Charles Rudman, district manager for the Khayelitsha/Mitchells Plain District at the City of Cape Town, says the project ticks all the boxes, “complying with public health, public safety, structural stability and fire regulations with individual access to all services including electricity.” But he says the city council is open to learning how it can be improved. “It will be interesting to do an end user survey to learn from the recipient community how they experience their new living environment and what adjustments are required to be made,” he says. “[But] there is no reason why this project should not be rolled out at scale to address informality in the City.”
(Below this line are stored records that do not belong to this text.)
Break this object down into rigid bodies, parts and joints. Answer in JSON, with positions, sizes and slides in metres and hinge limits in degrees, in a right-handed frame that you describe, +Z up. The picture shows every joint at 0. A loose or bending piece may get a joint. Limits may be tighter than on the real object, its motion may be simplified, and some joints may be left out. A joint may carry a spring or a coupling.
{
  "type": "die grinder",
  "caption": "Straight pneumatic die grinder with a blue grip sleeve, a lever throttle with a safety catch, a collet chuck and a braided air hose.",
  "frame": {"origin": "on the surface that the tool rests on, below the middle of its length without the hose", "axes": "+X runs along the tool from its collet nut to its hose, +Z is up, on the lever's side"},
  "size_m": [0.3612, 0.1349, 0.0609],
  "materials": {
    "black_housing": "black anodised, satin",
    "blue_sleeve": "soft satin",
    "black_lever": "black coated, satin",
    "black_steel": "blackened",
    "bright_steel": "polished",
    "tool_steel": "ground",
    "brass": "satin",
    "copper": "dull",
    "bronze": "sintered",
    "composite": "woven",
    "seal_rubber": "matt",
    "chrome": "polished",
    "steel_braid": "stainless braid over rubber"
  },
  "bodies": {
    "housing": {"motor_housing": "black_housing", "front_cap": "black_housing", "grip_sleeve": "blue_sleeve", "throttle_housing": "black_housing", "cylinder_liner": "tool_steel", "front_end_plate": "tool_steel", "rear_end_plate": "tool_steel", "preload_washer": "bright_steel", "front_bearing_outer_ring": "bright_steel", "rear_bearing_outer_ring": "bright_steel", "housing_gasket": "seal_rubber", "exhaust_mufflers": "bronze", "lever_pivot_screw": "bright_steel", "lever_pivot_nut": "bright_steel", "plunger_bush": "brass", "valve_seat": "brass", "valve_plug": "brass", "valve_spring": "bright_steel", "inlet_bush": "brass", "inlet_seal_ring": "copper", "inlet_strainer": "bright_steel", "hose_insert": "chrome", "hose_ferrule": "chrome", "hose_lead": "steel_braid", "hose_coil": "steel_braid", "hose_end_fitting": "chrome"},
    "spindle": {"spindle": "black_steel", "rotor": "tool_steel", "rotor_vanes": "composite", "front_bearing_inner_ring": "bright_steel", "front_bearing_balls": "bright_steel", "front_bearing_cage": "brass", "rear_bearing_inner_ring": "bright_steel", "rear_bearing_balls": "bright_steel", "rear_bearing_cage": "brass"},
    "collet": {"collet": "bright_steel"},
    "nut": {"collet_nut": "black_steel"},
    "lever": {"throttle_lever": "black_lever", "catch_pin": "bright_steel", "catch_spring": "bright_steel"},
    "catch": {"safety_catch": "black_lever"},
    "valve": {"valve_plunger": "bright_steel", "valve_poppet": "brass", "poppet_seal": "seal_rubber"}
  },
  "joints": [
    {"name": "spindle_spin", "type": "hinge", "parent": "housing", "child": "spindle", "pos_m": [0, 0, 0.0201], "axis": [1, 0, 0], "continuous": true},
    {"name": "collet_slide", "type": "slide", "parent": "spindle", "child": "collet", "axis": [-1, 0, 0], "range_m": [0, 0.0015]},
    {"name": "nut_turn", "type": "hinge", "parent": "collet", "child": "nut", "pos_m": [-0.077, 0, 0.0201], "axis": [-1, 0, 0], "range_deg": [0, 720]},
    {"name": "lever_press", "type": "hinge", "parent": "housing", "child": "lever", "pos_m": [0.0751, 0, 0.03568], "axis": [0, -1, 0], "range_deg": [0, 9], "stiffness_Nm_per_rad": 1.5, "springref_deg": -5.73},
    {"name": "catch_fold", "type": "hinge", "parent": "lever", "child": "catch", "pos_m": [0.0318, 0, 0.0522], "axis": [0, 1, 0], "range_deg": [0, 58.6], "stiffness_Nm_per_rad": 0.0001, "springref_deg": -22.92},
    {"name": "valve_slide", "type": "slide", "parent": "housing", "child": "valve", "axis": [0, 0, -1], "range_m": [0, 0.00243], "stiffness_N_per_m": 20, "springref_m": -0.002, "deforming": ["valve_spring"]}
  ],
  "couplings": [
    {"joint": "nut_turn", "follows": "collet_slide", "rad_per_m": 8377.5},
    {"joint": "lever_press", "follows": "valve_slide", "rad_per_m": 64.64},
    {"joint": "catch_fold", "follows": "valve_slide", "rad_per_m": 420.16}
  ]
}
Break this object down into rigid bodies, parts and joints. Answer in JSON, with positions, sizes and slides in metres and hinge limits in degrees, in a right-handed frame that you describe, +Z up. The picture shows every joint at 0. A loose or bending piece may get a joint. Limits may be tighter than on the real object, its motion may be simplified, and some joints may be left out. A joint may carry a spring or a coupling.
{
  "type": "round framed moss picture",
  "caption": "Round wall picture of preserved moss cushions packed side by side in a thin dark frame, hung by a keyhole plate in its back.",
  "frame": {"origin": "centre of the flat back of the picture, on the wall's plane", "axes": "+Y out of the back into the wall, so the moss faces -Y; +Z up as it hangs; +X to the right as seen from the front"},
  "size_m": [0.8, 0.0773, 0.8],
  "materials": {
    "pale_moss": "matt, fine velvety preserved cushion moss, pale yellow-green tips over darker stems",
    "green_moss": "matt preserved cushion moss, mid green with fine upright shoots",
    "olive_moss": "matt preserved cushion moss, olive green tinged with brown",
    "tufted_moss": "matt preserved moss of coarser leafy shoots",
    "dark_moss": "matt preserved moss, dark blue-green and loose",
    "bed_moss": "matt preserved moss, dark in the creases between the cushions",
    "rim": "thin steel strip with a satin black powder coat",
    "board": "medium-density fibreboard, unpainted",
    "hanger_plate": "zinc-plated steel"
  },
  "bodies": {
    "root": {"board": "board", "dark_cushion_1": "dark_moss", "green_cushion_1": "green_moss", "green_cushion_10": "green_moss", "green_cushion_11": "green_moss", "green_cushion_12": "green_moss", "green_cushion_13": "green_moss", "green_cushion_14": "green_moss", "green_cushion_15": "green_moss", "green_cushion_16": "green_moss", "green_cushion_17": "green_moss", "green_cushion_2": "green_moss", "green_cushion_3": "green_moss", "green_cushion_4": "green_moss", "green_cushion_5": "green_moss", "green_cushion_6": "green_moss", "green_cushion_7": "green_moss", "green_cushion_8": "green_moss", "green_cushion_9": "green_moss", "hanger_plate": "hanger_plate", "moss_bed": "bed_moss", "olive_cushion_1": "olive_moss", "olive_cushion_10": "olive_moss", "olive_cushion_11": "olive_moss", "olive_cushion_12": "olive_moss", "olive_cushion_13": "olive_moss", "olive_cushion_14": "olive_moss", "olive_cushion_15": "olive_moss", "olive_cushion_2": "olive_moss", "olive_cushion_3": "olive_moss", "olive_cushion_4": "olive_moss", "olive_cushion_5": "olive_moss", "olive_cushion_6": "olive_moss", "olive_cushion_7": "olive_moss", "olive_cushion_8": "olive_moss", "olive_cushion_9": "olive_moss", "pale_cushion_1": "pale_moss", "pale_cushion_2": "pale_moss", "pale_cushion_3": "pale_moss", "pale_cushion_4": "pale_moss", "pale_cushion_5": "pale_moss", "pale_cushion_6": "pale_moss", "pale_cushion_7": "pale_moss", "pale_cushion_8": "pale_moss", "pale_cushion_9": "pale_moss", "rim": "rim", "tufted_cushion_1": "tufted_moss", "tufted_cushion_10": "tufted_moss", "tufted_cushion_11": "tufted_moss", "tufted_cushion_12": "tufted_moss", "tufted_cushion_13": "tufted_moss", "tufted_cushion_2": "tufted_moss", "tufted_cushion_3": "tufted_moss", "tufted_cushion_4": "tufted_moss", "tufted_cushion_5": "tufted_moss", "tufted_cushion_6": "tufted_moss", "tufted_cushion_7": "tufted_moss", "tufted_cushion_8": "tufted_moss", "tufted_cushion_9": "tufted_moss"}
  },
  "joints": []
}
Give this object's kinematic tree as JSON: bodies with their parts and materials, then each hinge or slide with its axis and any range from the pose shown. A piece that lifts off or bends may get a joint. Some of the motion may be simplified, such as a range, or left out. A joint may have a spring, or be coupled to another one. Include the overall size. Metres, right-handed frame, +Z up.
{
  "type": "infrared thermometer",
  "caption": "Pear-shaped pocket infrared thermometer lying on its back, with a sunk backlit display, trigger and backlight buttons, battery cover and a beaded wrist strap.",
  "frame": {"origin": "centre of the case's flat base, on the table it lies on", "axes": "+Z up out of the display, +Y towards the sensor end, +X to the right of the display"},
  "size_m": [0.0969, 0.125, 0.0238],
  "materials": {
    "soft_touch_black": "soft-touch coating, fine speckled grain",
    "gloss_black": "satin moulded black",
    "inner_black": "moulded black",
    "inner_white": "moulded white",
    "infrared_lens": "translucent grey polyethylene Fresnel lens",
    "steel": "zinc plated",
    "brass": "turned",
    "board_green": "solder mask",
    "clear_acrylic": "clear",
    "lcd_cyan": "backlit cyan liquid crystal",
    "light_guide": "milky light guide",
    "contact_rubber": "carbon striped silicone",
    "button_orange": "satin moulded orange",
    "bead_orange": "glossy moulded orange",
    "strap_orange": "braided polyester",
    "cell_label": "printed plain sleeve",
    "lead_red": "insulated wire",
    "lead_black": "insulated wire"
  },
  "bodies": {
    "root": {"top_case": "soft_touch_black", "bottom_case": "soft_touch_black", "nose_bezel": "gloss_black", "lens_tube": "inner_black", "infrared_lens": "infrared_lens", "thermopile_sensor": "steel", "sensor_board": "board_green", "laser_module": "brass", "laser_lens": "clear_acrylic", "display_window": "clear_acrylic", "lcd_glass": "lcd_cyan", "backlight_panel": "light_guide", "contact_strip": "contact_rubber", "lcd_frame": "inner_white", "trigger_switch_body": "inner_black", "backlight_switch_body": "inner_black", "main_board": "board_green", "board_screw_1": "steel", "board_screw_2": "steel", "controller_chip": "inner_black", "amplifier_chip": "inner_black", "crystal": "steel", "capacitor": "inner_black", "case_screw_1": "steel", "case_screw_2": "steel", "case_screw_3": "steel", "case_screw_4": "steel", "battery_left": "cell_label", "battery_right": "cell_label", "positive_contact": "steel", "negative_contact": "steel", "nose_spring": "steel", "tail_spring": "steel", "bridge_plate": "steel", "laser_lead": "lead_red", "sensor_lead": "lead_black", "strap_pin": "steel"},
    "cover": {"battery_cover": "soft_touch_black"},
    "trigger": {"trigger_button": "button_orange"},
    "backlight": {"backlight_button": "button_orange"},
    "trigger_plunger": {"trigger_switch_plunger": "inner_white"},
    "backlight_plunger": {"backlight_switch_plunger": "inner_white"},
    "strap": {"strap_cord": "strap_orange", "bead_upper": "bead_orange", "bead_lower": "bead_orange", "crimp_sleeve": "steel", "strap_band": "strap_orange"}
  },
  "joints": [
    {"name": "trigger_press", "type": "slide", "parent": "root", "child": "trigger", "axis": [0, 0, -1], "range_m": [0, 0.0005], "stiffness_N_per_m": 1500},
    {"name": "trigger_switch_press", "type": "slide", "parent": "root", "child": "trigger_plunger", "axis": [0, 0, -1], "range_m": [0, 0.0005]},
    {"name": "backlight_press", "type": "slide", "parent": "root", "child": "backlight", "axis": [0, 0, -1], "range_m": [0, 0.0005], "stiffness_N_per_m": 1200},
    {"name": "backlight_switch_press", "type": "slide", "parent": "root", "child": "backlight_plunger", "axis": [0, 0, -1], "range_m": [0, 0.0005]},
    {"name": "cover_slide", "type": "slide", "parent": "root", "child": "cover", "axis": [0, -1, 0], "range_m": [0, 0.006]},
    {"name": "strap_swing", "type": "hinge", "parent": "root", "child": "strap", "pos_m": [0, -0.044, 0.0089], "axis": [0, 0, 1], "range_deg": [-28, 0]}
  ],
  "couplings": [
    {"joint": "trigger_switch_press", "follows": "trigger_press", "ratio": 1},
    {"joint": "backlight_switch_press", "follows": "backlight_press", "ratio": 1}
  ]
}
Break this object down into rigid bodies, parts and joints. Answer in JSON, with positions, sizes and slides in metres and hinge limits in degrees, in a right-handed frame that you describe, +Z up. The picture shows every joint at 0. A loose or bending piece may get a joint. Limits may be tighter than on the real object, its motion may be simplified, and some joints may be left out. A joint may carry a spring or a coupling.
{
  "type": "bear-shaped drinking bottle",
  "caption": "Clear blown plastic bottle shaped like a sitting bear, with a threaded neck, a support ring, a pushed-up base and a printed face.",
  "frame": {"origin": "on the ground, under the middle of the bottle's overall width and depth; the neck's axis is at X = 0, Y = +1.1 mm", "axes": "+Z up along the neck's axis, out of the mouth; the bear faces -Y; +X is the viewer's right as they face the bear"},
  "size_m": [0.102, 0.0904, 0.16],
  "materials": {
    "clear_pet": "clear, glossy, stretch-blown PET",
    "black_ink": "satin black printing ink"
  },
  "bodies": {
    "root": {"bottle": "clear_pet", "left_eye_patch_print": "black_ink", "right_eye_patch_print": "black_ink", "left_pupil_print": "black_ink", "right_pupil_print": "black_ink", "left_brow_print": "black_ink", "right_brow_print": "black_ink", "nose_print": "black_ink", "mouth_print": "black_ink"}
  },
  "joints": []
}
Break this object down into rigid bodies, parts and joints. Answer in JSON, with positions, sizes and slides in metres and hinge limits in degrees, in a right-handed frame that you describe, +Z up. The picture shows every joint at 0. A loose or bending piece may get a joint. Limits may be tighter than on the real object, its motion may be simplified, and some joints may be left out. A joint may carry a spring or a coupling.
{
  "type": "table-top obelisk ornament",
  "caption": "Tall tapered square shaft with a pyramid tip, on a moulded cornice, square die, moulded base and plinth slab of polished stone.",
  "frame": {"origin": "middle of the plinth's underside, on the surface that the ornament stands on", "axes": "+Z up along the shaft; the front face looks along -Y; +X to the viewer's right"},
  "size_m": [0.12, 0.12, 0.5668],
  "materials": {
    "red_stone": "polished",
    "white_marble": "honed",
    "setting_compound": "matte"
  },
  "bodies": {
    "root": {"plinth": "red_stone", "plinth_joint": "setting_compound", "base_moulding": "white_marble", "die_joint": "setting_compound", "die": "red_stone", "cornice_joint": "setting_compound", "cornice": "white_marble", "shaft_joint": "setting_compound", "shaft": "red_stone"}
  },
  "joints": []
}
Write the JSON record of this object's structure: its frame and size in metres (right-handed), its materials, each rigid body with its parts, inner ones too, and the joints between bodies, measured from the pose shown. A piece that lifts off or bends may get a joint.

For Merhawi Okbaselasie, director of projects at Shack/Slum Dwellers International (SDI) in South Africa, the Empower Shack offers an important alternative to the current housing paradigm: “The dominant housing delivery model is the development of government-driven, lower density greenfield housing developments in the urban periphery, away from social and economic opportunities and transport nodes. Although there is a growing shift in terms of policy towards in-situ upgrading of informal settlements, which mostly are relatively well-located, the shift in practice is seriously lagging behind,” says Okbaselasie.

“The Empower Shack challenges these dominant delivery models and sets a serious precedent for an incremental in-situ upgrading of informal settlements in South Africa.”

Ikhayalami, however, have their sights set further afield. “We are looking at something that can be not only replicable in South Africa but globally,” says Bolnick.